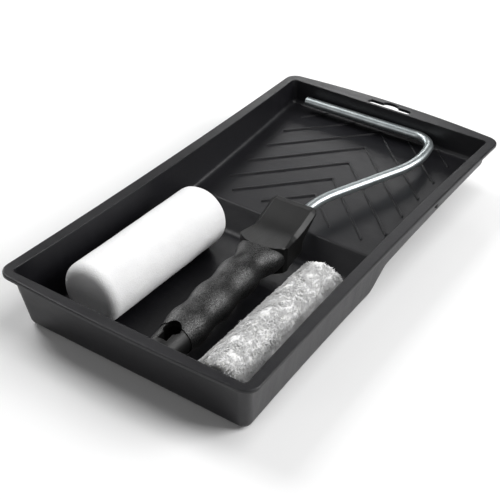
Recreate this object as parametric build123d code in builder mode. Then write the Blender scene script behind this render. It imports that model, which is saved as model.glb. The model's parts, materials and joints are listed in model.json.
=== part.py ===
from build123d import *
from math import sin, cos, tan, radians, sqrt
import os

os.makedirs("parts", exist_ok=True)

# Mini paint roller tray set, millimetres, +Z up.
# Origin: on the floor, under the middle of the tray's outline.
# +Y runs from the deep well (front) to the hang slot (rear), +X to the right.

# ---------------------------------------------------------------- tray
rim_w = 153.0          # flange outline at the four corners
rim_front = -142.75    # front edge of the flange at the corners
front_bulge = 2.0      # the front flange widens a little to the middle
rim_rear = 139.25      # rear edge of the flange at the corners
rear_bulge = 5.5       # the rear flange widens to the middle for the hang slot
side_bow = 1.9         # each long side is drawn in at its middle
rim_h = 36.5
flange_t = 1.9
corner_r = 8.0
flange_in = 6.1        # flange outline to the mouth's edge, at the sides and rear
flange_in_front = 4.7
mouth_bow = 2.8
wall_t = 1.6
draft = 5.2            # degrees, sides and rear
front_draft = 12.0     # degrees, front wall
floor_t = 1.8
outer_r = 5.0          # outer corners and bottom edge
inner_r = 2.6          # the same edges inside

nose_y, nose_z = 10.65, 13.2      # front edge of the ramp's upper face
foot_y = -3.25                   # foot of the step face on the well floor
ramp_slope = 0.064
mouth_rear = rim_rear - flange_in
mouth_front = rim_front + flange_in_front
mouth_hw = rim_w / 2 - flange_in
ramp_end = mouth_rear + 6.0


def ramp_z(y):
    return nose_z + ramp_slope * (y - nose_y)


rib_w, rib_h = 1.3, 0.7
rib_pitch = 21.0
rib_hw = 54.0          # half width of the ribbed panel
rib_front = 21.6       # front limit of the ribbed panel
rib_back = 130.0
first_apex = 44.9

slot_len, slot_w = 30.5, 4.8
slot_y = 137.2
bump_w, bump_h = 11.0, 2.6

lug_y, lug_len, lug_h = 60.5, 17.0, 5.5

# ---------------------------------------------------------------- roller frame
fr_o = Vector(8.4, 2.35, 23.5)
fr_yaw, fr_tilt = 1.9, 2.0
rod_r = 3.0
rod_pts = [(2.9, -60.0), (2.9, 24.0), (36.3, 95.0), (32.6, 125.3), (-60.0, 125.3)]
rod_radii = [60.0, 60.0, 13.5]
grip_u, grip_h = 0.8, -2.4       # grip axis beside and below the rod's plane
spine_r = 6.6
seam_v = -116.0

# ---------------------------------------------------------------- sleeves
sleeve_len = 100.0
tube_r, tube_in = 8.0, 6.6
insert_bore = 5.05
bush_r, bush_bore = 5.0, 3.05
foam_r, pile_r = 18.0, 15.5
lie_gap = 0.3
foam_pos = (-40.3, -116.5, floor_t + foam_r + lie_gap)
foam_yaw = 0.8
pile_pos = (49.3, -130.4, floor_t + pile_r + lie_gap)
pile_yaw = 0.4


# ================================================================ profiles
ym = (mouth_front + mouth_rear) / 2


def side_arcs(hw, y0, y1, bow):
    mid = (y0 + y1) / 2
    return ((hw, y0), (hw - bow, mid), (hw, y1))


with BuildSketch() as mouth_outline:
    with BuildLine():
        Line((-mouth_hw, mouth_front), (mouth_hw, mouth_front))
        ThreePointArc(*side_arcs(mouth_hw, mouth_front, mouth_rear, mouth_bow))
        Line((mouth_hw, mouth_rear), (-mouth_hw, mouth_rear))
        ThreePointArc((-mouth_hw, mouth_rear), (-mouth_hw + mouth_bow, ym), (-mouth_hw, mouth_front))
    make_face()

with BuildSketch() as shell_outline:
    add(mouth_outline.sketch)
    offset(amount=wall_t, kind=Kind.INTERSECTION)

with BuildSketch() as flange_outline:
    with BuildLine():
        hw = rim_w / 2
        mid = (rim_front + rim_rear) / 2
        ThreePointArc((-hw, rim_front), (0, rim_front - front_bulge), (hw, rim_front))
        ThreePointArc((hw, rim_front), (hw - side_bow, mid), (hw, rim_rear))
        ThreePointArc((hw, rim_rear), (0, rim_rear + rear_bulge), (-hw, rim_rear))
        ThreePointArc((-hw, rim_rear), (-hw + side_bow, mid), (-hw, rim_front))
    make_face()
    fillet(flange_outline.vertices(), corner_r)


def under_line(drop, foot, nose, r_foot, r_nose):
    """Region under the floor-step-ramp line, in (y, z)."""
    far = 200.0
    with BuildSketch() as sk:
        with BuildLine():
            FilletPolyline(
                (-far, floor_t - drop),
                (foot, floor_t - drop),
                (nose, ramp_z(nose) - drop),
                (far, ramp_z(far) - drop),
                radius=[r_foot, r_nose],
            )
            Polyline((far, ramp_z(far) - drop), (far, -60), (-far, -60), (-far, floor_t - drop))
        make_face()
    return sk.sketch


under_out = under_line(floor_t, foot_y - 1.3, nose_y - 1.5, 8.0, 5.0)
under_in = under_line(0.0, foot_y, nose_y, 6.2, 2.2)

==

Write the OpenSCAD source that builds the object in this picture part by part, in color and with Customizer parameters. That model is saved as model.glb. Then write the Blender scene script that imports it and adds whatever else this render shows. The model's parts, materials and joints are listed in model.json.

Short task:
From the records above, repeat exactly the lines from the one with "Recreate this object" through the one with "lug_y, lug_len, lug_h = 60.5, 17.0, 5.5", both included.

Written answer:
Recreate this object as parametric build123d code in builder mode. Then write the Blender scene script behind this render. It imports that model, which is saved as model.glb. The model's parts, materials and joints are listed in model.json.
=== part.py ===
from build123d import *
from math import sin, cos, tan, radians, sqrt
import os

os.makedirs("parts", exist_ok=True)

# Mini paint roller tray set, millimetres, +Z up.
# Origin: on the floor, under the middle of the tray's outline.
# +Y runs from the deep well (front) to the hang slot (rear), +X to the right.

# ---------------------------------------------------------------- tray
rim_w = 153.0          # flange outline at the four corners
rim_front = -142.75    # front edge of the flange at the corners
front_bulge = 2.0      # the front flange widens a little to the middle
rim_rear = 139.25      # rear edge of the flange at the corners
rear_bulge = 5.5       # the rear flange widens to the middle for the hang slot
side_bow = 1.9         # each long side is drawn in at its middle
rim_h = 36.5
flange_t = 1.9
corner_r = 8.0
flange_in = 6.1        # flange outline to the mouth's edge, at the sides and rear
flange_in_front = 4.7
mouth_bow = 2.8
wall_t = 1.6
draft = 5.2            # degrees, sides and rear
front_draft = 12.0     # degrees, front wall
floor_t = 1.8
outer_r = 5.0          # outer corners and bottom edge
inner_r = 2.6          # the same edges inside

nose_y, nose_z = 10.65, 13.2      # front edge of the ramp's upper face
foot_y = -3.25                   # foot of the step face on the well floor
ramp_slope = 0.064
mouth_rear = rim_rear - flange_in
mouth_front = rim_front + flange_in_front
mouth_hw = rim_w / 2 - flange_in
ramp_end = mouth_rear + 6.0


def ramp_z(y):
    return nose_z + ramp_slope * (y - nose_y)


rib_w, rib_h = 1.3, 0.7
rib_pitch = 21.0
rib_hw = 54.0          # half width of the ribbed panel
rib_front = 21.6       # front limit of the ribbed panel
rib_back = 130.0
first_apex = 44.9

slot_len, slot_w = 30.5, 4.8
slot_y = 137.2
bump_w, bump_h = 11.0, 2.6

lug_y, lug_len, lug_h = 60.5, 17.0, 5.5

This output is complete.